2 Temmuz 2010 Cuma

2 Temmuz


Madımak Katliamının 17. yılı..

Can Dündar'ın "o gün" adlı belgeselinde ilk kez bu denli canlı izlediğim olay.daha önceleri hakkında çok şey okumuş olmama rağmen izlediklerim beni şok etti.
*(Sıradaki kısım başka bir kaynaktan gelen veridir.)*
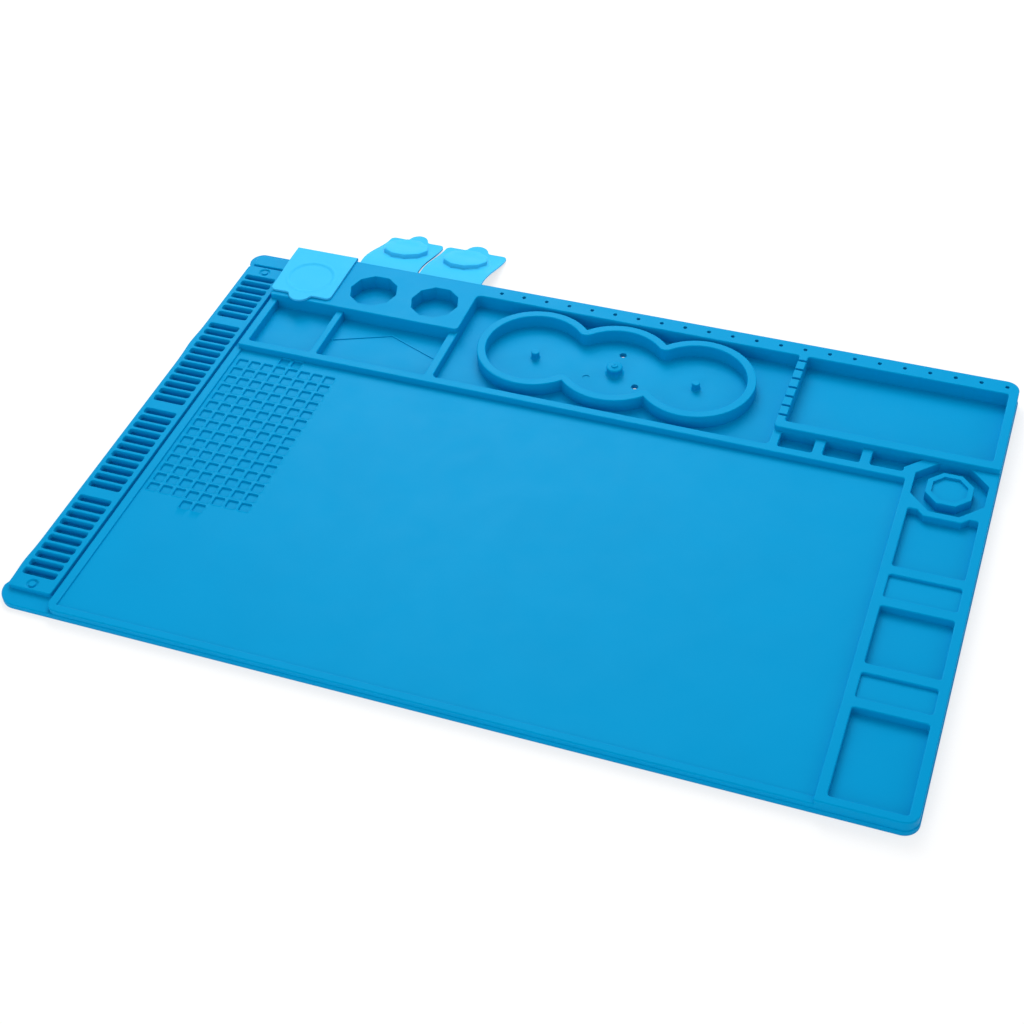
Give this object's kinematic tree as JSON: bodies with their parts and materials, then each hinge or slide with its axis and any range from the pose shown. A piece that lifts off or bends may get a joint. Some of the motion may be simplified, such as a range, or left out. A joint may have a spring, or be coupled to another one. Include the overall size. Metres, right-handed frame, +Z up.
{
  "type": "parts sorting tray",
  "caption": "Soft silicone sorting and repair mat with a slotted tool rack, screw pockets, open trays, a lobed dish and small pots closed by hinged lids.",
  "frame": {"origin": "middle of the mat's flat underside, on the bench", "axes": "+X to the right along the long side, towards the column of trays; +Y towards the back edge, where the lids are; +Z up"},
  "size_m": [0.48, 0.3675, 0.0132],
  "materials": {
    "silicone": "satin",
    "silicone_lid": "satin"
  },
  "bodies": {
    "mat": {"base_sheet": "silicone", "tool_rack": "silicone", "rack_pegs": "silicone", "rack_end_stop": "silicone", "work_panel": "silicone", "panel_rim": "silicone", "front_rail": "silicone", "bay_outer_wall": "silicone", "bay_divider": "silicone", "dish_divider": "silicone", "chevron_rib": "silicone", "pot_block": "silicone", "back_rail": "silicone", "dish_ring": "silicone", "dish_pins": "silicone", "dish_post": "silicone", "notched_divider": "silicone", "tray_front_wall": "silicone", "tray_side_wall": "silicone", "bit_slot_dividers": "silicone", "octagon_frame": "silicone", "octagon_cup": "silicone", "column_inner_wall": "silicone", "column_outer_wall": "silicone", "column_crossbars": "silicone", "deep_tray_floors": "silicone", "shallow_tray_floors": "silicone", "left_hinge_web": "silicone_lid", "middle_hinge_web": "silicone_lid", "right_hinge_web": "silicone_lid"},
    "left_lid_body": {"left_lid": "silicone_lid", "left_plug": "silicone_lid"},
    "middle_lid_body": {"middle_lid": "silicone_lid", "middle_plug": "silicone_lid"},
    "right_lid_body": {"right_lid": "silicone_lid", "right_plug": "silicone_lid"}
  },
  "joints": [
    {"name": "left_lid_hinge", "type": "hinge", "parent": "mat", "child": "left_lid_body", "pos_m": [-0.18655, 0.1593, 0.0119], "axis": [-1, 0, 0], "range_deg": [0, 192.08], "deforming": ["left_hinge_web"]},
    {"name": "middle_lid_hinge", "type": "hinge", "parent": "mat", "child": "middle_lid_body", "pos_m": [-0.14645, 0.1593, 0.0119], "axis": [1, 0, 0], "range_deg": [0, 192.08], "deforming": ["middle_hinge_web"]},
    {"name": "right_lid_hinge", "type": "hinge", "parent": "mat", "child": "right_lid_body", "pos_m": [-0.10635, 0.1593, 0.0119], "axis": [1, 0, 0], "range_deg": [0, 192.08], "deforming": ["right_hinge_web"]}
  ]
}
Binlerce kişinin otel çevresinde attıkları sloganlar,"kahrolsun laiklik" diye bağrılmasına izin veren hükümet yetkilileri, içeride ölüme terk edilen onlarca insan, aydın, ozan, yazar.. cayır cayır yanan bina çevresindeki tüm o topluluğun askeri bile geri püskürtebilmiş olmaları ya gözlerinin ne denli döndüğüne,ya da askerlerin veya başlarında her kim varsa ne denli rahat olduğuna işarettir. Koskoca ozanlar anıtı 15 dakikada paramparça edilmiştir.kimsenin yaklaşamadığı alevler içinde onca insan canlı canlı yanmış ve kimse zamanında müdahale etmemiş. Sonradan farkedilen kimliği ile Aziz Nesin protestocuların içine atılıp linç edilmiş, ardından bir komutan tarafından hayat boyu kaçtığı araçlardan biri ile kurtarılmış. Nedir peki paylaşılamayan? Kafalarında yaratılan din olgusunun yok olmasından korkan şeriatçilerin anlamsız gösterisi mi? Sadece inandığını savunan aydınların fikirleri mi?
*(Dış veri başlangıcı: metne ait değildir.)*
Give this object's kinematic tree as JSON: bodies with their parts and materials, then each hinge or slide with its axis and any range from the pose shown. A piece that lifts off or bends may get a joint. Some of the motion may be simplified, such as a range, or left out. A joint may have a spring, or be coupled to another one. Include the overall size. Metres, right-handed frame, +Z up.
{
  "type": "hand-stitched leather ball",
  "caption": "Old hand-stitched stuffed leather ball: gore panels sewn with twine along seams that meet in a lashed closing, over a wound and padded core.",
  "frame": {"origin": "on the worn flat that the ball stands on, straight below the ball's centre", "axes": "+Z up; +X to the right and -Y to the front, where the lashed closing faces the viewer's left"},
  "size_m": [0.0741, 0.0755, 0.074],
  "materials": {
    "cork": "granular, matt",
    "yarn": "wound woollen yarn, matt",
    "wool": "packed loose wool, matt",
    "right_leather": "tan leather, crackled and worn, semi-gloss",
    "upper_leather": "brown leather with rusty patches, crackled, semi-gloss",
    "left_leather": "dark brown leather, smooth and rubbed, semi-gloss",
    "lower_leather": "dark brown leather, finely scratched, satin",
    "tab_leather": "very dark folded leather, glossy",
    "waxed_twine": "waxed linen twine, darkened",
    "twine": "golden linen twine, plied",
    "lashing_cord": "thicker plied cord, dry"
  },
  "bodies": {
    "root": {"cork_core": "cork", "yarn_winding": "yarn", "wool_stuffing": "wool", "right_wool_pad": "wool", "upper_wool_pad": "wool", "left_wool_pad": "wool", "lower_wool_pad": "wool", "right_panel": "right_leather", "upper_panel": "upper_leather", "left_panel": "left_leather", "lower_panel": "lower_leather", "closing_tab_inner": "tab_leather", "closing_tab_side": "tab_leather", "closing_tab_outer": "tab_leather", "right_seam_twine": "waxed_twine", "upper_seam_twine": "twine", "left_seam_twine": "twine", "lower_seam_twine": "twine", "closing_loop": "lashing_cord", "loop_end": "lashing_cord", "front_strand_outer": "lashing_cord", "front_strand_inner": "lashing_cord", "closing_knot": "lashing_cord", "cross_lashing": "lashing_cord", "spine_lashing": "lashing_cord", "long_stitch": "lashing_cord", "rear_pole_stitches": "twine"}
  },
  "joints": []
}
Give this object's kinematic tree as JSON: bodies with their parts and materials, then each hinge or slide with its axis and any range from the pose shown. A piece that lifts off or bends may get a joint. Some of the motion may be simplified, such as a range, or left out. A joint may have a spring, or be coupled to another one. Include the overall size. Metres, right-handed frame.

Olay sonunda 36 kişi hayatını kaybetmiş,bir iki gün ardından ise metin altıok'un da ölümü ile bu sayı 37 ye çıkmış. metin altıok'un hastanedeki görüntüsü ise insan vasfının bir diyerine neler yapabileceğinin en büyük kanıtı... Yazık!! öte yandan otelde ölenlerden nesimi çimen arkadaşımın dedesiydi ki artık o insana daha büyük saygı duyuyorum.
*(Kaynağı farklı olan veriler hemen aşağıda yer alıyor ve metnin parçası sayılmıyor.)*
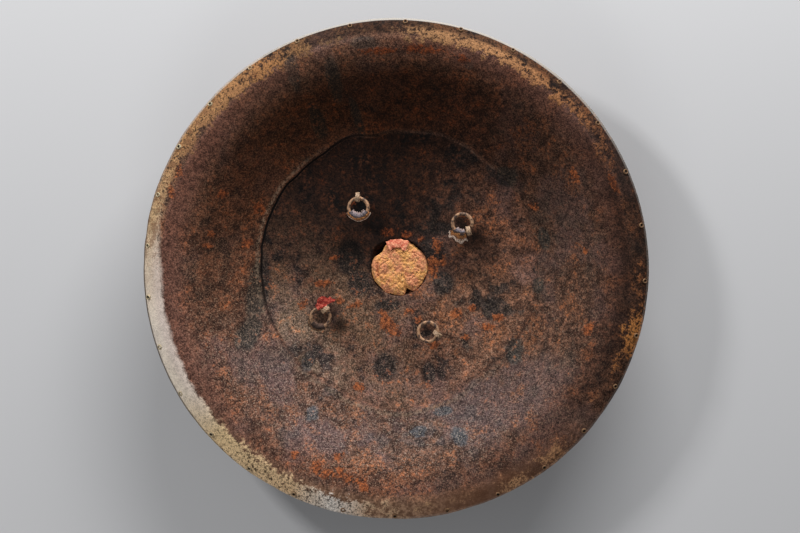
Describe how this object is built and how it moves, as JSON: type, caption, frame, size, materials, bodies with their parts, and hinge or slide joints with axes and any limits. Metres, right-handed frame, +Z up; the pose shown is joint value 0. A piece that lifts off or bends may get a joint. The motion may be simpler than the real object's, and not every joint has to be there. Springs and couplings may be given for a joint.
{
  "type": "buckler shield",
  "caption": "Round rusted iron buckler shield lying hand side up, with a turned-down lip, stepped centre disc, strap rings in iron eyes, stuffed centre boss and domed front bosses.",
  "frame": {"origin": "on the ground under the middle of the shield, which lies on its front bosses", "axes": "+Z points up out of the hand side, +Y towards the top of the shield as it was held, +X to the right as seen from the hand side"},
  "size_m": [0.5, 0.4954, 0.0691],
  "materials": {
    "sheet_iron": "rusted hammered sheet",
    "ring_iron": "rubbed rusty wire and strip",
    "rivet_iron": "crusted rivet heads",
    "wad_fibre": "crumpled dry fibre",
    "strap_leather": "cracked dry leather",
    "red_cloth": "faded woven cloth"
  },
  "bodies": {
    "root": {"shield_body": "sheet_iron", "centre_wad": "wad_fibre", "wad_cloth": "red_cloth", "front_boss_upper_left": "sheet_iron", "ring_eye_upper_left": "ring_iron", "strap_ring_upper_left": "ring_iron", "front_boss_upper_right": "sheet_iron", "ring_eye_upper_right": "ring_iron", "strap_ring_upper_right": "ring_iron", "front_boss_lower_left": "sheet_iron", "ring_eye_lower_left": "ring_iron", "strap_ring_lower_left": "ring_iron", "front_boss_lower_right": "sheet_iron", "ring_eye_lower_right": "ring_iron", "strap_ring_lower_right": "ring_iron", "strap_upper_left": "strap_leather", "strap_upper_right": "strap_leather", "strap_lower_left": "strap_leather", "red_cloth_scrap": "red_cloth", "rim_rivet_01": "rivet_iron", "rim_rivet_02": "rivet_iron", "rim_rivet_03": "rivet_iron", "rim_rivet_04": "rivet_iron", "rim_rivet_05": "rivet_iron", "rim_rivet_06": "rivet_iron", "rim_rivet_07": "rivet_iron", "rim_rivet_08": "rivet_iron", "rim_rivet_09": "rivet_iron", "rim_rivet_10": "rivet_iron", "rim_rivet_11": "rivet_iron", "rim_rivet_12": "rivet_iron", "rim_rivet_13": "rivet_iron", "rim_rivet_14": "rivet_iron", "rim_rivet_15": "rivet_iron", "rim_rivet_16": "rivet_iron", "rim_rivet_17": "rivet_iron", "rim_rivet_18": "rivet_iron", "rim_rivet_19": "rivet_iron", "rim_rivet_20": "rivet_iron", "rim_rivet_21": "rivet_iron", "rim_rivet_22": "rivet_iron", "rim_rivet_23": "rivet_iron", "rim_rivet_24": "rivet_iron", "rim_rivet_25": "rivet_iron", "rim_rivet_26": "rivet_iron", "rim_rivet_27": "rivet_iron", "rim_rivet_28": "rivet_iron", "rim_rivet_29": "rivet_iron"}
  },
  "joints": []
}
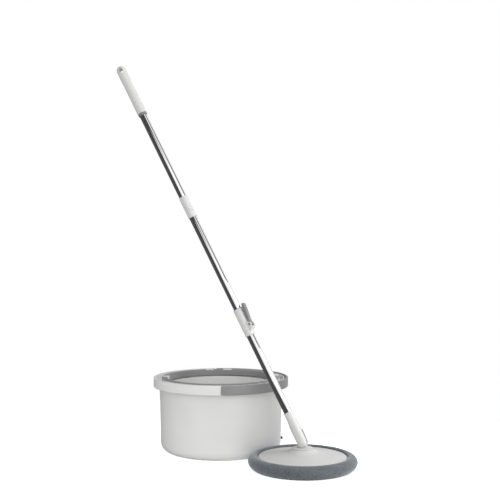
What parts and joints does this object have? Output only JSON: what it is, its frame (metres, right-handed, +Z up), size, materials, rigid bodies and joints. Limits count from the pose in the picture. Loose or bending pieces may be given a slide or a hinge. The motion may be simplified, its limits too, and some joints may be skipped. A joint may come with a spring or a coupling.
{
  "type": "spin mop",
  "caption": "Round mop bucket with bail, splash ring and spinning basket, and a flat round mop on a pumped telescopic handle with a tilting head.",
  "frame": {"origin": "middle of the bucket's flat base, on the floor", "axes": "+Z up, +X to the right towards the mop's pad, +Y to the back"},
  "size_m": [0.6883, 0.5894, 1.1402],
  "materials": {
    "white_plastic": "moulded satin white polypropylene",
    "pale_plastic": "moulded pale grey polypropylene",
    "grey_plastic": "moulded mid grey polypropylene",
    "dark_rubber": "plain dark moulded rubber or nylon",
    "chromed_tube": "bright chromed steel",
    "plain_steel": "plain steel",
    "microfibre_pile": "slate grey chenille microfibre",
    "hook_cloth": "hook and loop fastening"
  },
  "bodies": {
    "bucket": {"bucket_shell": "white_plastic", "bail_stud_front": "grey_plastic", "bail_stud_rear": "grey_plastic", "spindle": "plain_steel", "spindle_cap": "grey_plastic", "drain_seal": "dark_rubber"},
    "bail": {"bail": "grey_plastic"},
    "splash_ring": {"splash_ring": "grey_plastic", "ring_clip_left": "white_plastic", "ring_clip_right": "white_plastic"},
    "basket": {"spin_basket": "pale_plastic", "basket_bush": "dark_rubber"},
    "drain_plug": {"drain_plug": "dark_rubber"},
    "pad": {"pad": "microfibre_pile"},
    "mop_head": {"head_plate": "pale_plastic", "pad_backing": "hook_cloth", "hub": "pale_plastic", "hub_screw": "plain_steel"},
    "lower_shaft": {"neck": "white_plastic", "neck_button": "white_plastic", "fork_pin": "white_plastic", "pin_clip": "plain_steel", "lower_tube": "chromed_tube", "bar_anchor": "dark_rubber", "twisted_bar": "plain_steel", "bar_stop": "plain_steel", "clamp_collar": "white_plastic", "brake_shoe": "dark_rubber", "lever_pin": "plain_steel"},
    "lock_lever": {"clamp_lever": "grey_plastic"},
    "slide_bush": {"guide_bush": "dark_rubber"},
    "upper_handle": {"middle_tube": "chromed_tube", "upper_tube": "chromed_tube", "joint_spigot": "plain_steel", "joint_shell_lower": "white_plastic", "joint_shell_upper": "white_plastic", "drive_nut": "white_plastic", "clutch_ring": "plain_steel", "grip_ring": "grey_plastic", "grip": "white_plastic"}
  },
  "joints": [
    {"name": "bail_fold", "type": "hinge", "parent": "bucket", "child": "bail", "pos_m": [0, 0, 0.207], "axis": [0.0802, -0.9968, 0], "range_deg": [0, 105]},
    {"name": "ring_lift", "type": "slide", "parent": "bucket", "child": "splash_ring", "axis": [0, 0, 1], "range_m": [0, 0.06]},
    {"name": "basket_spin", "type": "hinge", "parent": "bucket", "child": "basket", "pos_m": [0, 0, 0.09], "axis": [0, 0, 1], "continuous": true},
    {"name": "plug_pull", "type": "slide", "parent": "bucket", "child": "drain_plug", "axis": [1, 0, 0], "range_m": [0, 0.03]},
    {"name": "mop_lift", "type": "slide", "parent": "bucket", "child": "pad", "axis": [0.238, -0.2456, 0.9397], "range_m": [0, 0.3]},
    {"name": "head_release", "type": "slide", "parent": "pad", "child": "mop_head", "axis": [0, 0, 1], "range_m": [0, 0.06]},
    {"name": "head_tilt", "type": "hinge", "parent": "mop_head", "child": "lower_shaft", "pos_m": [0.2294, -0.2368, 0.07], "axis": [0.342, 0.9397, 0], "range_deg": [-6, 112]},
    {"name": "lever_turn", "type": "hinge", "parent": "lower_shaft", "child": "lock_lever", "pos_m": [0.08929, -0.18801, 0.3869], "axis": [0.4407, 0.8958, 0.0569], "range_deg": [0, 100]},
    {"name": "drive_spin", "type": "hinge", "parent": "lower_shaft", "child": "slide_bush", "pos_m": [0.2294, -0.2368, 0.07], "axis": [0.439, -0.1598, -0.8842], "range_deg": [0, 766]},
    {"name": "pump", "type": "slide", "parent": "slide_bush", "child": "upper_handle", "axis": [0.439, -0.1598, -0.8842], "range_m": [0, 0.17]}
  ],
  "couplings": [
    {"joint": "drive_spin", "follows": "pump", "rad_per_m": 78.54}
  ]
}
yapılan gösteri taraftarlarının ne denli bilinçli olduğu ise tartışılır ki içlerinde sayısız çocuk bulunmaktaydı.

işin asıl ürpertici tarafı, bu olay bugün yaşanabilme ihtimali halen var. halen aynı olayın olmayacağını garanti edemiyoruz. en cok içimi acıtan o.